September 10, 2010 Leave a comment
quantum

|Photo by kevindooley|http://www.flickr.com/photos/pagedooley/1875348372|

I was recently sorting through some of my thoughts and feelings about complexity and social change when I arrived at a question to gnaw on – What is the difference between taking an “emergent” versus a “quantum” approach to complex problems? We are told that complexity does not lend itself to existing, linear, cause-and-effect responses.  The multiplicity of factors contributing to complexity make it difficult for traditional kinds of expertise to grasp.  So what is one (or many) to do?

On the one hand there is the notion, a la David Snowden’s work around the Cynefin framework, that we convene “the system” (diverse stakeholders) to wrestle with the issue, poke and prod it, and arrive at collective and emergent solutions.  This might be done by pulling people together through dialogue, World Cafe, Open Space, or some other “co-intelligence” method.

On the other hand (or is it the same hand?), there is the take of the likes of Scott E. Page that complexity, especially when working with the challenge of human behavioral change, recommends a quantum approach.
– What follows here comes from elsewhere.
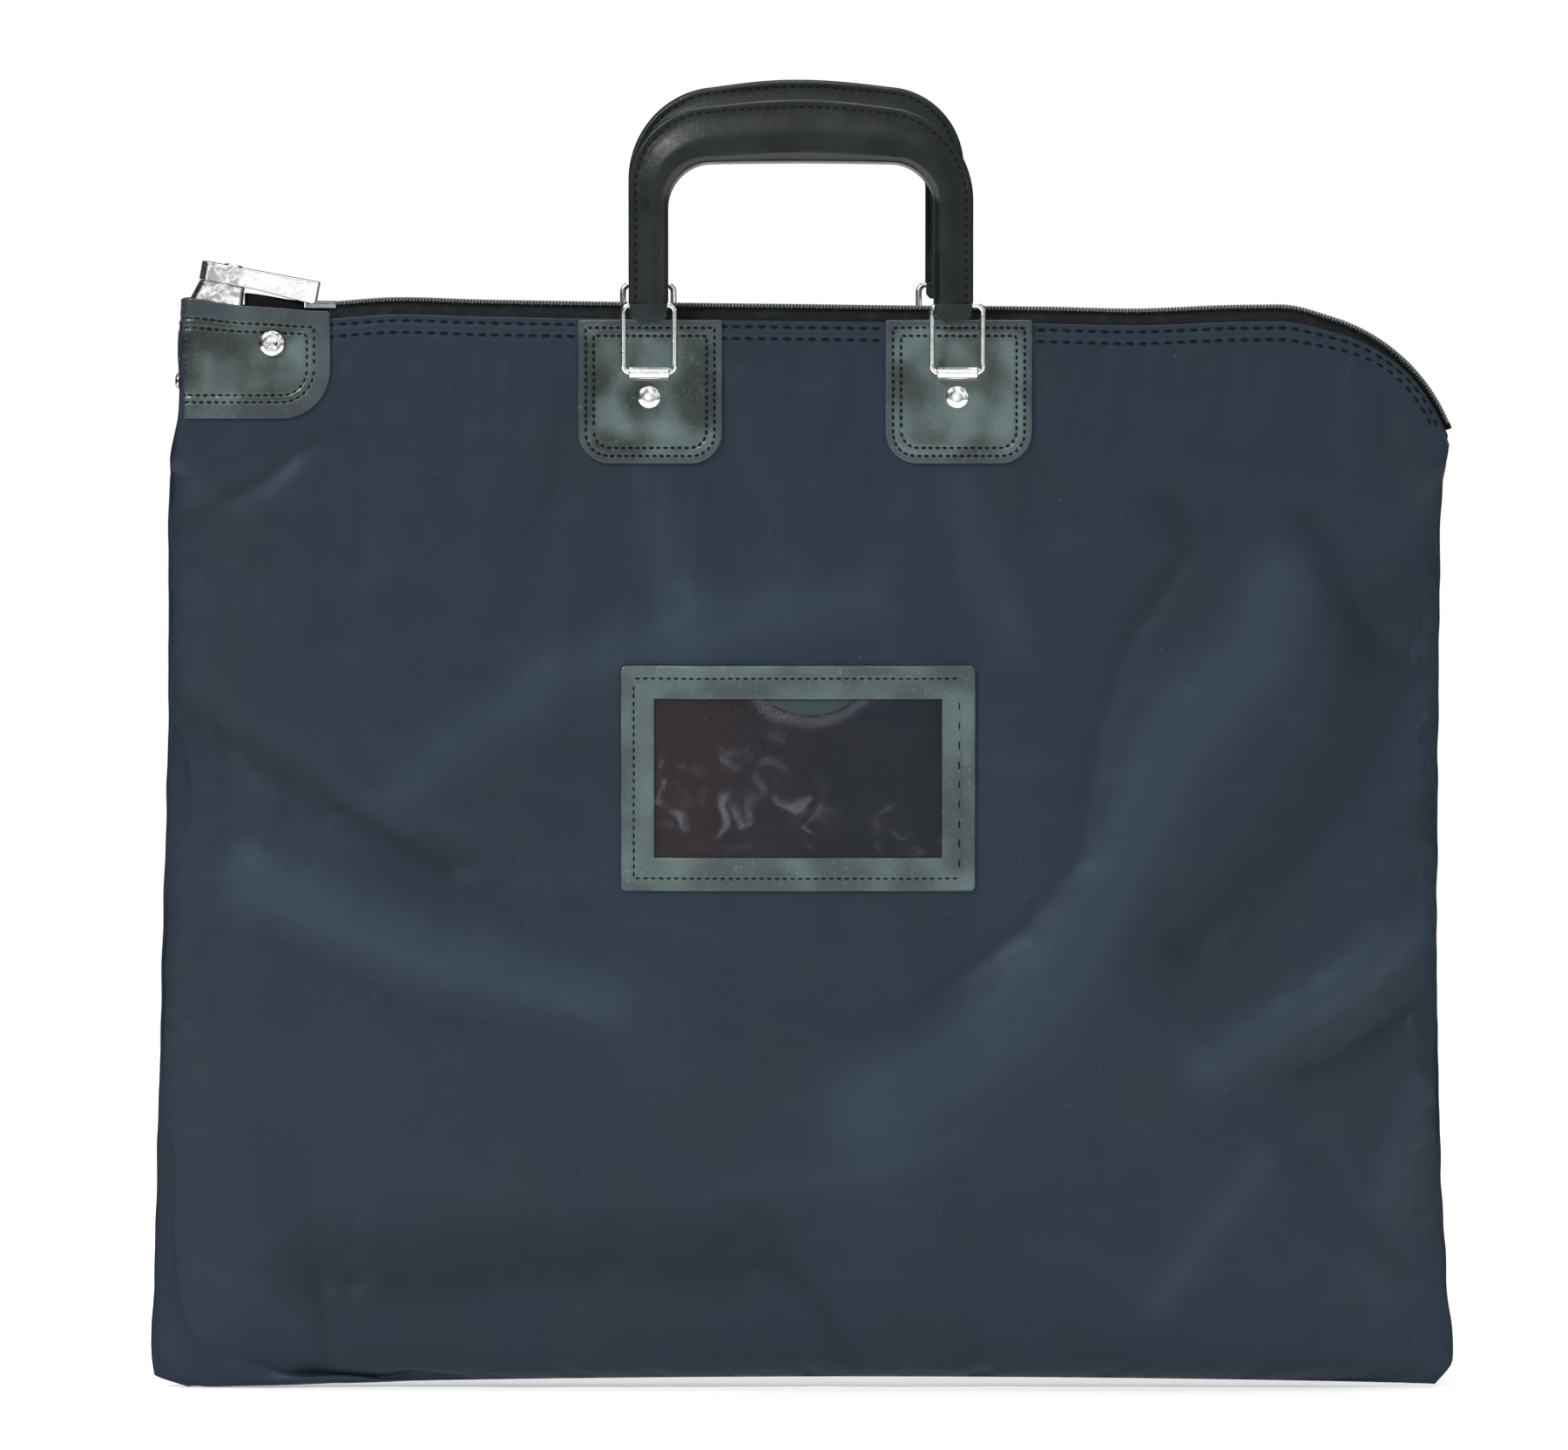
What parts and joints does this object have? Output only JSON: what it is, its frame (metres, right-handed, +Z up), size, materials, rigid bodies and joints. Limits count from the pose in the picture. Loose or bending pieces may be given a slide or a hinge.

Looking at public health interventions, for example, Page suggests that when they work it is “because they have spun the balls of motivation in a large group of individuals, and for a subset of these individuals, the balls hit the necessary trigger point, arrived in the proper order, arrived while the person was in the right state, and fit and stuck to their motivational receptors.” What this means is that a single intervention in a single instance is no guarantee for success.  Rather it may behoove us to throw spaghetti at the wall a number of times to see if something sticks.

For me there is an important take-away that when we sit down to collectively address a complex situation, we be mindful that we are not necessarily looking for one answer or something we have never tried.  Perhaps we have not tried something(s) often enough, in the right combination, or at the right time.  In other words, beware belief in a bright new shiny silver bullet.  I also appreciate both Page’s and Snowden’s reminder that we not approach everything as a complex problem.  Part of the work of leaders and change agents is to sort out what lends itself to linearity and expertise and what does not.

Please and by all means, fellow spaghetti throwers, jump in . . .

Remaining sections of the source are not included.